Alex Cook, Research Associate in the Higgins Lab at Oxford University’s Department of Biochemistry, has been awarded a Career Development Award to start his own laboratory at the University of York.
 

Dr Alex Cook

Dr Alex Cook

Alex has been working with the team in Oxford to understand how African trypanosomes avoid being destroyed by an important branch of our immune system. The complement system consists of a set of molecules found in our serum, which recognise and destroy pathogens. Trypanosomes deploy different receptors to help them to avoid being killed by the human complement system.

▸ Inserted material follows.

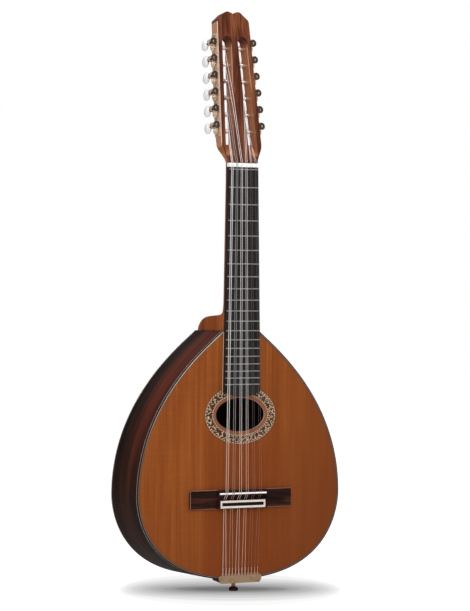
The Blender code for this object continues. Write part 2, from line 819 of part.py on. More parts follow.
def worm_mesh():
    """Worm, shaft, collar and finger button as one skin, with +Y pointing back to the button.

    A right-handed ridge winds up the shaft, and its crest faces the wheel halfway along it.
    """
    count = WORM_SIDES
    root = WORM_PITCH_RADIUS - DEDENDUM
    crown = WORM_PITCH_RADIUS + ADDENDUM
    half = (WORM_PITCH - BACKLASH) / 4
    slope = math.tan(math.radians(20))
    profile = [
        (root, -half - DEDENDUM * slope),
        (crown, -half + ADDENDUM * slope),
        (crown, half - ADDENDUM * slope),
        (root, half + DEDENDUM * slope),
    ]
    bm = bmesh.new()
    ridge = []
    for step in range(WORM_STEPS + 1):
        turns = (step - WORM_STEPS / 2) / count
        angle = 2 * math.pi * turns
        spots = [round_about(angle, r, r, y + turns * WORM_PITCH) for r, y in profile]
        ridge.append([bm.verts.new(spot) for spot in spots])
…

Alex has shown how one of these, ISG65, works and also identified novel receptors for other complement components. 

The generous funding from Wellcome will now allow Alex to build on these discoveries in his own research group to fully reveal how trypanosomes evade complement, also aiming to open new approaches for treating inflammatory diseases and vaccination against parasites.

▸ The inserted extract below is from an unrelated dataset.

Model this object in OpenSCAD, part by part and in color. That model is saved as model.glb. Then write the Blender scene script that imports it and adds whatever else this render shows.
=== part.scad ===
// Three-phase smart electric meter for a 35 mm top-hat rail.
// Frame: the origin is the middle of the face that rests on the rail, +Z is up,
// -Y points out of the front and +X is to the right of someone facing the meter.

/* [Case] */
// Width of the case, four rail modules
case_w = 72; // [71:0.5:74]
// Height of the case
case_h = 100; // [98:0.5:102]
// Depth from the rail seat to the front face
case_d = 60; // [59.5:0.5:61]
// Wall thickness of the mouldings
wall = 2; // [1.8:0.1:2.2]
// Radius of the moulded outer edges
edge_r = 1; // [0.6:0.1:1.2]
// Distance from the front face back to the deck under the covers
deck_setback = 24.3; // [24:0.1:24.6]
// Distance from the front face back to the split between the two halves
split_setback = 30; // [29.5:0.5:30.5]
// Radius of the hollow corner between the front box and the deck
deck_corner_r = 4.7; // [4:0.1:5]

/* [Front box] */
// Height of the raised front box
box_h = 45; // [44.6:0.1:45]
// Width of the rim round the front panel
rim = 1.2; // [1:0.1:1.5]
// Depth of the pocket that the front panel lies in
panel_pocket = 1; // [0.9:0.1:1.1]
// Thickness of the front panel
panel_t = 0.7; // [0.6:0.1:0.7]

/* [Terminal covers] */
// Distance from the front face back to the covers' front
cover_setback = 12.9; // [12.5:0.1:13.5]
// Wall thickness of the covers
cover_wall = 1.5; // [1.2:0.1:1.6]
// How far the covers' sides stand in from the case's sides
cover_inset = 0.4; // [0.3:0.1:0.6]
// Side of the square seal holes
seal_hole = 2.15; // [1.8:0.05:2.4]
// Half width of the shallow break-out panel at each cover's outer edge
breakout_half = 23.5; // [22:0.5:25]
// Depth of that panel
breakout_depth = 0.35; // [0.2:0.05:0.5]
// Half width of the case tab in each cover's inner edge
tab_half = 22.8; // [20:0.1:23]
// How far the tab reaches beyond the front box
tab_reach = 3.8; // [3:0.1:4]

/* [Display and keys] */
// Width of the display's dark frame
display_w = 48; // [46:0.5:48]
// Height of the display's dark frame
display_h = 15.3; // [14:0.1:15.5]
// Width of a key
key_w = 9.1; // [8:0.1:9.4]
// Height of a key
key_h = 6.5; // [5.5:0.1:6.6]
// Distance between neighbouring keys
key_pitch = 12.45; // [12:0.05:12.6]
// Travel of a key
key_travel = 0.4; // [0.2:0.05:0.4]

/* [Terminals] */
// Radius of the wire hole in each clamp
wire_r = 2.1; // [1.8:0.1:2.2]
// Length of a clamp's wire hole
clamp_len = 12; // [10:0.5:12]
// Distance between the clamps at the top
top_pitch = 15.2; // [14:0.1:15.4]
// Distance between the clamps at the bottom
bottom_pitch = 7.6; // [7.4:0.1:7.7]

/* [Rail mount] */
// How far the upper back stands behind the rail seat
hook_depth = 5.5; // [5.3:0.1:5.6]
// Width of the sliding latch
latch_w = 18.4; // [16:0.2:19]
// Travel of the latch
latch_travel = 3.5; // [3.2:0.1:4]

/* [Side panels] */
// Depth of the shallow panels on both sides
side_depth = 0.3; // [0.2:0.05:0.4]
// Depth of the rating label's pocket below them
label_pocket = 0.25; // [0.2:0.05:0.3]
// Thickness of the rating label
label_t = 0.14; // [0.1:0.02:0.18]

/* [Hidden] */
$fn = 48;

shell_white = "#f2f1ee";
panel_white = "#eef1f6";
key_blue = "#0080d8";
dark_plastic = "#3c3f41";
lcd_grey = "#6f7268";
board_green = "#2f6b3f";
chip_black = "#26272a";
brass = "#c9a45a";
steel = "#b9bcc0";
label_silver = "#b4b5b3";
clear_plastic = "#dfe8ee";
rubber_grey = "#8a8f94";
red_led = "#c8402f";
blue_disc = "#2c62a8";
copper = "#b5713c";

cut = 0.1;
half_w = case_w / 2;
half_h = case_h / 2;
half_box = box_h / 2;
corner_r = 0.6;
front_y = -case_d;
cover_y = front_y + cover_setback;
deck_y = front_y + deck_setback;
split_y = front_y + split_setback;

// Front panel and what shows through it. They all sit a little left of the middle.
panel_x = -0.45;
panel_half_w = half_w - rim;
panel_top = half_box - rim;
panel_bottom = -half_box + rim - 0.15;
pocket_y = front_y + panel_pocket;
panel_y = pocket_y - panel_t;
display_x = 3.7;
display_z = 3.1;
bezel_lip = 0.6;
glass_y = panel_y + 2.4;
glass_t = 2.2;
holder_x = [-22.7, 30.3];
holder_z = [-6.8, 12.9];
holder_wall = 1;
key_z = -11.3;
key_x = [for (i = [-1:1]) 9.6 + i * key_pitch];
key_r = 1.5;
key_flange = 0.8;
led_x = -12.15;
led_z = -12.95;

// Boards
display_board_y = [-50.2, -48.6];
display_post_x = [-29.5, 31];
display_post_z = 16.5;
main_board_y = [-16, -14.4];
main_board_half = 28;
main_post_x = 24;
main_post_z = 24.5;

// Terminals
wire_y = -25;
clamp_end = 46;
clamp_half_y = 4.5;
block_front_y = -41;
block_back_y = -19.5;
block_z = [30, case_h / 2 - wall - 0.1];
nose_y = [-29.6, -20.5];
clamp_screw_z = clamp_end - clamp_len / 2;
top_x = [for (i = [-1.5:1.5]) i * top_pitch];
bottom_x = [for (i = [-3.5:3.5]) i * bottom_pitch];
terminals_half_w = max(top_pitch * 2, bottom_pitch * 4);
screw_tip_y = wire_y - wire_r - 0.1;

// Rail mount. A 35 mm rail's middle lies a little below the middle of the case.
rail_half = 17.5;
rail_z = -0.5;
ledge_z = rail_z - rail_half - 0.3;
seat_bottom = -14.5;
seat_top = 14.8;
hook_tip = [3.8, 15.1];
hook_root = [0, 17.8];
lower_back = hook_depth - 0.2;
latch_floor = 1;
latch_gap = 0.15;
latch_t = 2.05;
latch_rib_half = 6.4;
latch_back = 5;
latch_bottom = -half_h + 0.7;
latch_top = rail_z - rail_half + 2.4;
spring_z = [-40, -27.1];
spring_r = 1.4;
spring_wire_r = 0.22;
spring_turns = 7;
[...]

Alex says: ‘I have had the best possible time as postdoc in the Higgins Lab and Department of Biochemistry, and I will miss my colleagues dearly. However, I am really excited to move to the vibrant parasitology and structural biology communities at the University of York in mid-2026 and begin unravelling what cunning immune evasion strategies trypanosomes have evolved.’

Professor Matt Higgins says: ‘Alex has made major contributions to our group, including providing inspiring supervision for some of our master’s and D. Phil. students. We will miss him, but we are excited to see him seize this wonderful opportunity to build his own team and look forward to seeing what he discovers!’